▶ [GIVEN TASK]: Identify and reproduce every line holding the string "model".

──────────

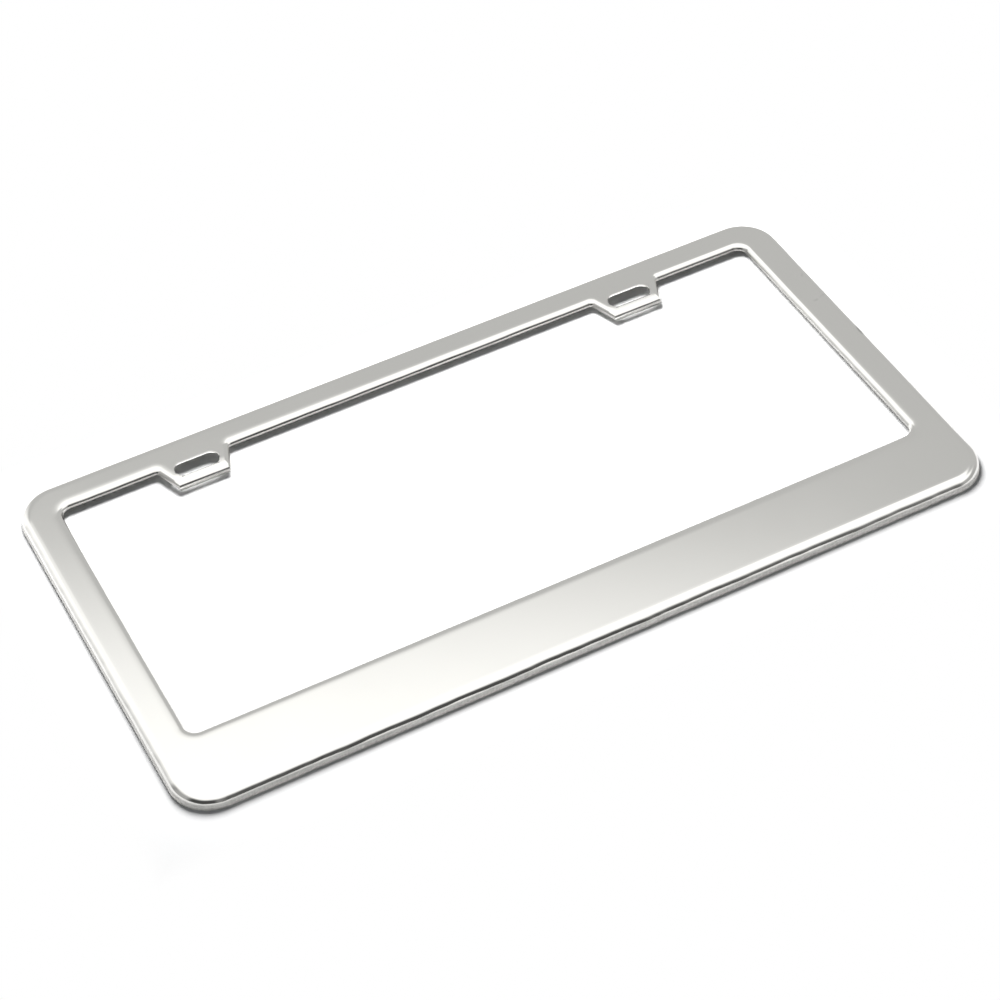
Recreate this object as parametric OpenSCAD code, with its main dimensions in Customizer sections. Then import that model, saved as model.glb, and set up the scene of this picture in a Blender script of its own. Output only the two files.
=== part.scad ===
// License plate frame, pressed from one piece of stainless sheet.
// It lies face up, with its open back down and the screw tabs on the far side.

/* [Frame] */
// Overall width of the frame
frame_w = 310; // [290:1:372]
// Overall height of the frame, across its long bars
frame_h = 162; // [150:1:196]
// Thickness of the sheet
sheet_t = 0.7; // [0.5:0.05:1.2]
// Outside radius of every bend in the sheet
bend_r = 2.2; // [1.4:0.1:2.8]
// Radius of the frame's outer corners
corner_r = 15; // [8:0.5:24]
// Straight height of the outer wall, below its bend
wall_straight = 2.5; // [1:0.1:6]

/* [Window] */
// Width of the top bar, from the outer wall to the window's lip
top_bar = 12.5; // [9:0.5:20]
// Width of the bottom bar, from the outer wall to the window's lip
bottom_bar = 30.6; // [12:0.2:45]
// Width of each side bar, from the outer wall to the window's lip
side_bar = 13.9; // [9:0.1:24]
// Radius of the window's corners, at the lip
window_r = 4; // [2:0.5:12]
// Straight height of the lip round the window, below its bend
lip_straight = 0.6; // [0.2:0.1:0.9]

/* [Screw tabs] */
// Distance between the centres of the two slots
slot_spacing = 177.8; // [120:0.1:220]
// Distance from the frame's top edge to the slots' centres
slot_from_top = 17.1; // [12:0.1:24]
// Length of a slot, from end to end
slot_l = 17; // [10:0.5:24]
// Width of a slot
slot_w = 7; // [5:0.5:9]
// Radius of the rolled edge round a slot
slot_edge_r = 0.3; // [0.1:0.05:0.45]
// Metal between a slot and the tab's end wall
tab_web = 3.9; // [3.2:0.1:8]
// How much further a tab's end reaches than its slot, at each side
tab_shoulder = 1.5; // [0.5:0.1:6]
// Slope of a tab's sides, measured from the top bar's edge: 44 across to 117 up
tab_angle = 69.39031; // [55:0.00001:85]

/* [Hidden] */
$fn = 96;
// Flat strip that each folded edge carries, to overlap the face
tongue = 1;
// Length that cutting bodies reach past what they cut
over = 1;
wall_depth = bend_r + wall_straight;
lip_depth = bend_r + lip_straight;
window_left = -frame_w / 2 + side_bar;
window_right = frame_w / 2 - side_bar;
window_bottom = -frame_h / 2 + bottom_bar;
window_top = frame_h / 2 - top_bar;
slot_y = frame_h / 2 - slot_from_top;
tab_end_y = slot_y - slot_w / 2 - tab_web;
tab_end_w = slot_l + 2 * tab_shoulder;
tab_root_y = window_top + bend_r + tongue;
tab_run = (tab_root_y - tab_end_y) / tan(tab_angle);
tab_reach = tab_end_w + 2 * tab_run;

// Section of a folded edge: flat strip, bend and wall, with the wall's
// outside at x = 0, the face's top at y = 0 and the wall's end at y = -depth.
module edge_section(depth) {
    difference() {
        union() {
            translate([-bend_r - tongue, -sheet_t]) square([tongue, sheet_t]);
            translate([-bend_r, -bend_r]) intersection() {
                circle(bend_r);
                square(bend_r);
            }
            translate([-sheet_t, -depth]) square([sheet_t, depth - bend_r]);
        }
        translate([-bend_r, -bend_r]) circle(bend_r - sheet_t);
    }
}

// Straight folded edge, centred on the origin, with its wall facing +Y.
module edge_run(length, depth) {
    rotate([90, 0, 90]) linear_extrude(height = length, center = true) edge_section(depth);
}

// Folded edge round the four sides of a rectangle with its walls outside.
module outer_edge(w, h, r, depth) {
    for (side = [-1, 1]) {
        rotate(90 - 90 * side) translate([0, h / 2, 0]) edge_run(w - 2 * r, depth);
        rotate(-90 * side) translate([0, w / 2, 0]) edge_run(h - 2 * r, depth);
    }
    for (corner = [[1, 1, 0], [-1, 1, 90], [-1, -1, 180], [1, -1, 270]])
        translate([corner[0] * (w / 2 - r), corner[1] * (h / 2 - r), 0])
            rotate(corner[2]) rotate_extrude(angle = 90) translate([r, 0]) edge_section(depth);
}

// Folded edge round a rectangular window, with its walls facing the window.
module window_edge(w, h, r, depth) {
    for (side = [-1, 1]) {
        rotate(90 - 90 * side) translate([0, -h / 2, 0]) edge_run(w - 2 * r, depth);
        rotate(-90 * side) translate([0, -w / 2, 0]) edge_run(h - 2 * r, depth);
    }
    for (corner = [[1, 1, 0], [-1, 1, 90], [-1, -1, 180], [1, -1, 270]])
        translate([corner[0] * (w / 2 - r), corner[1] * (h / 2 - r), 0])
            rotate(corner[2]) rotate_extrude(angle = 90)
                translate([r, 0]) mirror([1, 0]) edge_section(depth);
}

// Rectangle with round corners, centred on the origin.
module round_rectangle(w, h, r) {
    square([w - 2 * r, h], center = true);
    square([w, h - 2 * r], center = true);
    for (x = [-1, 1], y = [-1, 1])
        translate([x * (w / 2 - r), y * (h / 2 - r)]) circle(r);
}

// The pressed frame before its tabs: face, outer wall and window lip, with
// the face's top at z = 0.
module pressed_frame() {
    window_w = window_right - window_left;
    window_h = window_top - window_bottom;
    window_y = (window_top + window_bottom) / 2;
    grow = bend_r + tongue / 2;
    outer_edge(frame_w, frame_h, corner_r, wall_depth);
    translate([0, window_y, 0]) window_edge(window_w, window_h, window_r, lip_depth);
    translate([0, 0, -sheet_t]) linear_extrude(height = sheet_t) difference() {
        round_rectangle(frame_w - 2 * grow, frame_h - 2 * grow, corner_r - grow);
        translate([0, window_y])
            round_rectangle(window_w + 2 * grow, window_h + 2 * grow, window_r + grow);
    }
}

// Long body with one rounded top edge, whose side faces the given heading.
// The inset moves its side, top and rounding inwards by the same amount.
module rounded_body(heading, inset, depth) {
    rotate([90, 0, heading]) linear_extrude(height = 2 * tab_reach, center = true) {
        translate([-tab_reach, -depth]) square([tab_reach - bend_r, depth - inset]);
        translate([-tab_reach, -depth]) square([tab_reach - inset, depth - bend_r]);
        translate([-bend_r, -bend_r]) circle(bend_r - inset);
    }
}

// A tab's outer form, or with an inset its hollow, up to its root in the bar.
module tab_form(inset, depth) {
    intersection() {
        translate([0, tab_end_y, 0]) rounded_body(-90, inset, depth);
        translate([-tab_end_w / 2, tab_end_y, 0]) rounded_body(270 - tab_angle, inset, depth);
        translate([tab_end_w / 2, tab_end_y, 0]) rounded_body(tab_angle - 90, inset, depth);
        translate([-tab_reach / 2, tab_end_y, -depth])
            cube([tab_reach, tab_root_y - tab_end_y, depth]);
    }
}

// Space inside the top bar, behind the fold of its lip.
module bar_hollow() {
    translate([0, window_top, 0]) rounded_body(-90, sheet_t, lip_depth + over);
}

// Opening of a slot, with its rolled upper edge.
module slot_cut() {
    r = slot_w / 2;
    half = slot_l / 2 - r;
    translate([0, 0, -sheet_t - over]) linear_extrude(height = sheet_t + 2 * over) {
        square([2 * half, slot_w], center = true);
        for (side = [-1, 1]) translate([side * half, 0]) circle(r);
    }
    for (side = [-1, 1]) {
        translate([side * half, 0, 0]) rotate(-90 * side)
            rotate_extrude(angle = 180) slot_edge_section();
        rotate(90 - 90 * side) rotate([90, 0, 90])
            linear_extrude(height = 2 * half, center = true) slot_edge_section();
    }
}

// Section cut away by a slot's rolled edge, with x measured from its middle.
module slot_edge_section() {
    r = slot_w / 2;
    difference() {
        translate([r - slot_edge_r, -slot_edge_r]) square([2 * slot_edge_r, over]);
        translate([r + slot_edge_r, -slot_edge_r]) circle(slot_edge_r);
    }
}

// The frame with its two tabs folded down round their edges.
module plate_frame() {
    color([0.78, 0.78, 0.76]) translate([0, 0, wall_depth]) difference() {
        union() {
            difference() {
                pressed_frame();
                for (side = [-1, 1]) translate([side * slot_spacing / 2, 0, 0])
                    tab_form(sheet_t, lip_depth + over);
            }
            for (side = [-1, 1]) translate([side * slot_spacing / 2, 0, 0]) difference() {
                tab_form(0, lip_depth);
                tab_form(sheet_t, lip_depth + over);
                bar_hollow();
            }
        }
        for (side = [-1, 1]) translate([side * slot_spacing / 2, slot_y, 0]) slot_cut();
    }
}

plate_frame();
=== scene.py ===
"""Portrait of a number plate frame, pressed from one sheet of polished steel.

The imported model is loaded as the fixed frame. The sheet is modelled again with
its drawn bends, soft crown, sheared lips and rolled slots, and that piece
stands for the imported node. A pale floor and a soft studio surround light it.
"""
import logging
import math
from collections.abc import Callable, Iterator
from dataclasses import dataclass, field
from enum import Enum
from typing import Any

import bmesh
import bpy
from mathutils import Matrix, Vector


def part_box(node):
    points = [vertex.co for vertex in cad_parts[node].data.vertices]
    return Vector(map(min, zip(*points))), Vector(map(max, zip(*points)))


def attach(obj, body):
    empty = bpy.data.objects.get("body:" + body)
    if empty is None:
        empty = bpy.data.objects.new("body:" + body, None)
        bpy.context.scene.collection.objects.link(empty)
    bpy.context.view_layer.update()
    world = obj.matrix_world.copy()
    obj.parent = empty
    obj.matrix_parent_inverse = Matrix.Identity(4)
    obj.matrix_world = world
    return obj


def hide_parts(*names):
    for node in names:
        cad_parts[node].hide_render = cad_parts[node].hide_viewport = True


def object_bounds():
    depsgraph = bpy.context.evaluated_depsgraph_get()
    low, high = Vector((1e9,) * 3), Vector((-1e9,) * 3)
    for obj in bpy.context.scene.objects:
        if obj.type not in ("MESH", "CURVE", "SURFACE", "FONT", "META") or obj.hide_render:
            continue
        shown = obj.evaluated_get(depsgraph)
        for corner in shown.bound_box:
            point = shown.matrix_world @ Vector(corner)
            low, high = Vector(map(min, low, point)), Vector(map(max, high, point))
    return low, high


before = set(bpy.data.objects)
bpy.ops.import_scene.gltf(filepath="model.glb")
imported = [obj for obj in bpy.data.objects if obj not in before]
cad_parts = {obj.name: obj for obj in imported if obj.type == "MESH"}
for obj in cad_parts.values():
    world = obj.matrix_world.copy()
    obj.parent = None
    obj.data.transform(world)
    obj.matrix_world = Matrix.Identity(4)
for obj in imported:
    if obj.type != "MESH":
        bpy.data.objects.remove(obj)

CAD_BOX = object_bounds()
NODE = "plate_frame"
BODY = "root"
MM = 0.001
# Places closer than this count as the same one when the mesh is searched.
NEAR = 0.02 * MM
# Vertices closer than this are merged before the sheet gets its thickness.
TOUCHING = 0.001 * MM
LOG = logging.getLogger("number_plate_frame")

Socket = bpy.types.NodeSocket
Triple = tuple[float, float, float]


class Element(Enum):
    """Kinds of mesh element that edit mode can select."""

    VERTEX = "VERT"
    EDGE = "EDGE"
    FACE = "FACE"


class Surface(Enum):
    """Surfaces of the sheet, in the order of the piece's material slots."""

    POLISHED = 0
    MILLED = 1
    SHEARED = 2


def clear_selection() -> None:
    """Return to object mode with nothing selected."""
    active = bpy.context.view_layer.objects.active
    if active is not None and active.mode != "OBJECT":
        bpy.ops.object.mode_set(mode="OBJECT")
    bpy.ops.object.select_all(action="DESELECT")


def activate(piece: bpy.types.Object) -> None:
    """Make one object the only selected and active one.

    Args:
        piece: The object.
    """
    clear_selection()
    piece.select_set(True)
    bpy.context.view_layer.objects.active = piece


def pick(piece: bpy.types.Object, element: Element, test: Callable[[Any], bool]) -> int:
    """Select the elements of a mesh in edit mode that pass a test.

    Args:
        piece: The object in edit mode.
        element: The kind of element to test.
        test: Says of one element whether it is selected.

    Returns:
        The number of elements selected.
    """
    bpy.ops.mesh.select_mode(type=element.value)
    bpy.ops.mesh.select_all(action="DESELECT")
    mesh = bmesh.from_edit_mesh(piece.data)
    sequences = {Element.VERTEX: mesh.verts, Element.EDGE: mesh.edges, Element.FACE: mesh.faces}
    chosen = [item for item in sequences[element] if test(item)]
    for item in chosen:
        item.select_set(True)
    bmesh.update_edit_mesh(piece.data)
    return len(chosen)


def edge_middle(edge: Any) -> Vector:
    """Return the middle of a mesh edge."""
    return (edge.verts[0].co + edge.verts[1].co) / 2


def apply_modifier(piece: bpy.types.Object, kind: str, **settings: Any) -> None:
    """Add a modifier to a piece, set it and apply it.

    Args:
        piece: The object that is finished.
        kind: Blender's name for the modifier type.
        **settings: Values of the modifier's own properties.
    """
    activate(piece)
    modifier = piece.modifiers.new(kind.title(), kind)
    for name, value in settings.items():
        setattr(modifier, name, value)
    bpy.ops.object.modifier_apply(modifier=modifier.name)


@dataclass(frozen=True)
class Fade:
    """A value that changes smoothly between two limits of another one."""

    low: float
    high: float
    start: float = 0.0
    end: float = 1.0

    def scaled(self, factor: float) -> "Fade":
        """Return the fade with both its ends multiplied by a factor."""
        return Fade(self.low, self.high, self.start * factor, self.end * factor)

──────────

▶ [SOLUTION]:
Recreate this object as parametric OpenSCAD code, with its main dimensions in Customizer sections. Then import that model, saved as model.glb, and set up the scene of this picture in a Blender script of its own. Output only the two files.
The imported model is loaded as the fixed frame. The sheet is modelled again with
bpy.ops.import_scene.gltf(filepath="model.glb")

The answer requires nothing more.